“Y a la aurora, armados de una ardiente paciencia, entraremos en las espléndidas ciudades”, escribía Rimbaud en su poema “Adiós” de 1873 (Temporada en el infierno).
Como si siempre quedara una esperanza, un resto de algo por hacer. O como si en cada “noche de los proletarios” (Rancière) –en la que el sueño se entrega al arenal fatiga de la subordinación siempre porvenir– al final de esa misma noche, a la aurora, se insinuara la transparencia de un amanecer plebeyo; amanecer para esos que jamás han decidido nada, sino que desde siempre fueron decididos. Como sí a cada segundo la espera de un nuevo día fuera ya un futuro anterior, algo que pasó. Un hoy ya reivindicado, ya absuelto de la miseria totalizante de las jerarquías tradicionales; un hoy pulsando a fuego en la metáfora de que todo alguna vez podría cambiar, alterarse, invertirse; haciendo emerger la historia de aquellos que no la han tenido porque, claro, se les ha arrebatado, transformando sus querellas y esperanzas en un sudario en el que se imprimen marcas, fantasmales marcas, que jamás llegaron a ser tiempo, contexto, política en el sentido factual; nunca emancipación y siempre acato. Querellas que fueron sacadas del fértil humedal de la historia para ser trasplantadas al páramo desértico donde nada germina sino que todo se consume, y en el que la inevitable y seca tormenta restauradora de los poderes típicos reconoce su clima y su agitación restituyente.
Esto parece habitar en el verso de Rimbaud: un trágico optimismo. Uno en el que las ciudades recibirán triunfantes al margen –salido de su propio margen– para incluirse en la definición de su destino; abandonando entonces la sempiterna obligada contemplación de todo lo que pasa, de todo lo que cambia, de todo lo que se produce y distribuye como infamia en el centro de una futurología ya escrita, desde siempre articulada en y por la naturalización de un mundo, por la reificación de los hechos, por el secuestro hermenéutico de la historia.
Esto es lo que, también, pienso, viene a ser este 17 de diciembre. Quiero decir la renovación del evangelio oligárquico (sea cual sea la forma que tome: como nueva o vigente Constitución) en el que el simulacro de un triunfo puede ser tan insano y desactivante para un cierto clamor popular que, por ahí, aún palpita, murmura y subsiste en la asfixia de una institucionalidad fuera de serie, excepcional; institucionalidad que se ha entendido como nuestra potencia, nuestra diferencia a la luz de los vecinos cuya gramática histórico-política no sería sino tercermundista, propia de pueblos indestinados donde la jauría popular no habría permitido la tan ansiada “estabilidad”; esa misma que Chile gargarea al mundo como el reflejo narciso de un país hiper-sensualizado consigo mismo.

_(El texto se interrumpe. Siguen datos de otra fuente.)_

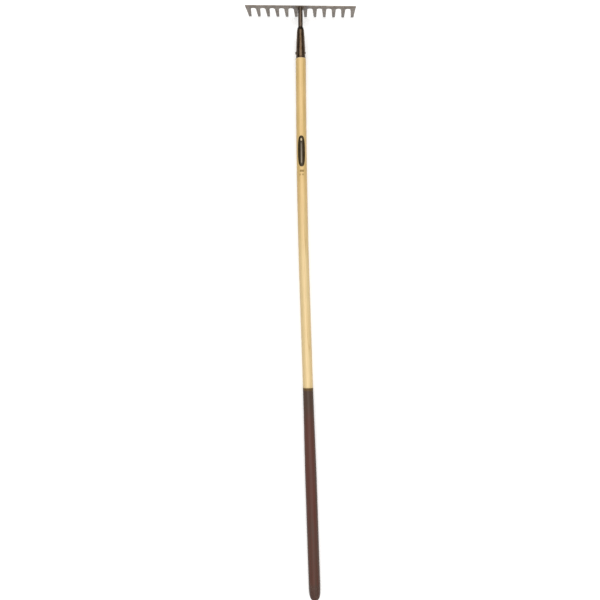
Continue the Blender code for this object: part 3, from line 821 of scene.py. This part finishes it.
def grip_mesh():
    """The closed sleeve: rounded lip, gentle swell, domed end, faint long ridges under the skin."""
    start = GRIP_AT + GRIP_LIP
    places = [start + (DOME_AT - start) * i / GRIP_LEVELS for i in range(GRIP_LEVELS + 1)]
    lip = [(GRIP_RADIUS - 0.0010, GRIP_AT + 0.0001), (GRIP_RADIUS - 0.0005, GRIP_AT),
           (GRIP_RADIUS - 0.0001, GRIP_AT + 0.0002), (GRIP_RADIUS, GRIP_AT + 0.0007)]
    outside = lip + [(grip_radius(place), place) for place in places]
    outside += dome(GRIP_END_RADIUS, GRIP_DOME, DOME_AT, 30, GRIP_DOME_POWER)[-2::-1]
    bore = [(grip_radius(place) - GRIP_WALL, place) for place in places[::-20]]
    end = dome(GRIP_END_RADIUS - GRIP_WALL, GRIP_DOME - GRIP_WALL, DOME_AT, 12, GRIP_DOME_POWER)
    inside = end[:-1] + bore

    def relief(place, angle):
        ease = min(1.0, (place - GRIP_AT) / 0.02, (END_AT - place) / GRIP_DOME)
        ridges = unevenness(place, angle, 5.5, 2.2, 3.0) + 0.6 * unevenness(place, angle, 1.2, 14, 7.0)
        return ease * 0.00010 * (ridges - 1.0)
    return bend(turned("grip", inside + outside, even_angles(FINE_SIDES), relief))


def label_mesh():
    """The oval film wrapped on the pole's upper side, its edge rounded down."""
    work = bmesh.new()
    shares = [i / 14 for i in range(1, 13)] + [0.92, 0.96, 0.985, 1.0]

    def blunt(value):
        return copysign(abs(value) ** (2 / LABEL_POWER), value)

    def point(share, angle, lift):
        x, along = share * LABEL_WIDTH / 2 * blunt(cos(angle)), share * LABEL_LENGTH / 2 * blunt(sin(angle))
        radius = pole_radius(LABEL_AT + along)
        turn = -pi / 2 + x / radius
        reach = radius + lift
        return reach * cos(turn), reach * sin(turn), LABEL_AT + along

    def top(share):
        return LABEL_THICKNESS * (1 - 0.7 * max(0.0, (share - 0.90) / 0.10) ** 2)

    angles = even_angles(FINE_SIDES)
    middle = work.verts.new(point(0, 0, LABEL_THICKNESS))
    upper = [[work.verts.new(point(s, a, top(s))) for a in angles] for s in shares]
    lower = [[work.verts.new(point(s, a, -LABEL_ROOT)) for a in angles] for s in (1.0, 0.66, 0.33)]
    below = work.verts.new(point(0, 0, -LABEL_ROOT))
    loops = [[middle], *upper, *lower, [below]]
    for first, second in zip(loops, loops[1:]):
        join_loops(work, first, second)
    return bend(finished_mesh(work, "label"))


def build_rake():
    """Every visible piece, each in place of its CAD node."""
    square = Matrix.Identity(4)
    add_piece("rake_head_forged", head_mesh(), forged_steel(), "rake_head", square)
    add_piece("neck_rod", neck_mesh(), drawn_steel(), "neck")
    bead = Matrix.Translation((0, FACE_Y, NECK_Z))
    add_piece("weld_bead", weld_mesh(), weld_steel(), "neck_weld", bead)
    add_piece("ferrule_tube", ferrule_mesh(), socket_steel(), "ferrule")
    across = POLE @ Matrix.Translation((0, 0, RIVET_AT)) @ Matrix.Rotation(pi / 2, 4, "Y")
    add_piece("rivet", rivet_mesh(), rivet_steel(), "ferrule_rivet", across)
    add_piece("ash_pole", pole_mesh(), ash_wood(), "shaft")
    add_piece("grip_sleeve", grip_mesh(), stained_grip(), "grip")
    add_piece("oval_label", label_mesh(), label_film(), "label")


# Stage.

def build_camera():
    """The camera, nearly overhead, with the head at the top of the view."""
    data = bpy.data.cameras.new("camera")
    data.lens = CAMERA_LENS
    camera = bpy.data.objects.new("camera", data)
    camera.location = CAMERA_PLACE
    camera.rotation_euler = [radians(turn) for turn in CAMERA_TURN]
    bpy.context.scene.collection.objects.link(camera)
    bpy.context.scene.camera = camera


def build_floor():
    """A plain pale floor, and the same pale colour behind it."""
    work = bmesh.new()
    bmesh.ops.create_circle(work, cap_ends=True, segments=64, radius=FLOOR_RADIUS)
    mesh = finished_mesh(work, "floor")
    floor = bpy.data.objects.new("floor", mesh)
    floor.location.z = cad_box[0].z - FLOOR_DROP
    bpy.context.scene.collection.objects.link(floor)
    f = Finish("floor", Specular_IOR_Level=0.0, Emission_Color=(1, 1, 1, 1), Emission_Strength=FLOOR_GLOW)
    shade = f.tint(f.noise((3, 3, 3), (1, 1, 1), 2.0), (0.84, 0.84, 0.84), (0.86, 0.86, 0.86))
    mesh.materials.append(f.done(shade, 0.9, f.bump(f.noise((400, 400, 400)), 0.00005, 0.1)))


def build_light():
    """One broad soft light overhead, and an even sky that looks pale to the camera."""
    key = bpy.data.lights.new("key", "SUN")
    key.energy = KEY_ENERGY
    key.angle = radians(KEY_ANGLE)
    key.color = KEY_COLOUR
    lamp = bpy.data.objects.new("key", key)
    lamp.rotation_euler = [radians(turn) for turn in KEY_TURN]
    bpy.context.scene.collection.objects.link(lamp)
    world = bpy.data.worlds.new("sky")
    world.use_nodes = True
    bpy.context.scene.world = world
    nodes, links = world.node_tree.nodes, world.node_tree.links
    seen = nodes.new("ShaderNodeLightPath")
    mix = nodes.new("ShaderNodeMixShader")
    sky = nodes["Background"]
    backdrop = nodes.new("ShaderNodeBackground")
    sky.inputs["Color"].default_value = (*SKY, 1)
    backdrop.inputs["Color"].default_value = (*BACKDROP, 1)
    links.new(seen.outputs["Is Camera Ray"], mix.inputs["Fac"])
    links.new(sky.outputs[0], mix.inputs[1])
    links.new(backdrop.outputs[0], mix.inputs[2])
    links.new(mix.outputs[0], nodes["World Output"].inputs["Surface"])
    bpy.context.scene.view_settings.view_transform = "Standard"


build_camera()
build_light()
build_floor()
build_rake()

Y ya no se trata siquiera de un puro asunto de (i)legitimidad, sino de la bruma en la cual nos regocijamos pensando en que un “En contra” triunfador vendrá a auspiciar la profundización de una democracia que ya abdicó de sí misma. Porque en Chile la democracia se traicionó, se auto-plagió y se abandonó al canon desesperante de la representación, de la delegación; la misma frente a la que una espectral soberanía claudica en espiral, instalándose en la zona renovada –por siempre renovada– del pacto refractario (Mauro Salazar), reaccionario y opuesto a una democracia radicalizada o como expresión de la precuela del populacho.
Hoy celebraremos, otra vez, la canonizada entronación de una democracia hierática, es decir, sacralizada sin ser sagrada. Democracia demótica y pagana en el peor sentido del término; pagana porque no hay pueblo a la vista que la nutra, y porque en su bastardización todo lo que heredamos es el palimpsesto –la huella de la huella– de un país que se narcotizó en sus protocolos y procedimientos, abandonándose a la tristeza de una historia que, más que historia, es el estilo y corte de una ciudad amurallada, para nada espléndida y en la que no tenemos, siquiera, el arma de la paciencia.
A favor o En contra, como sea, no habrá aurora sino un largo nocturno del que solo podrá sacudirnos el temblor de una nueva revuelta.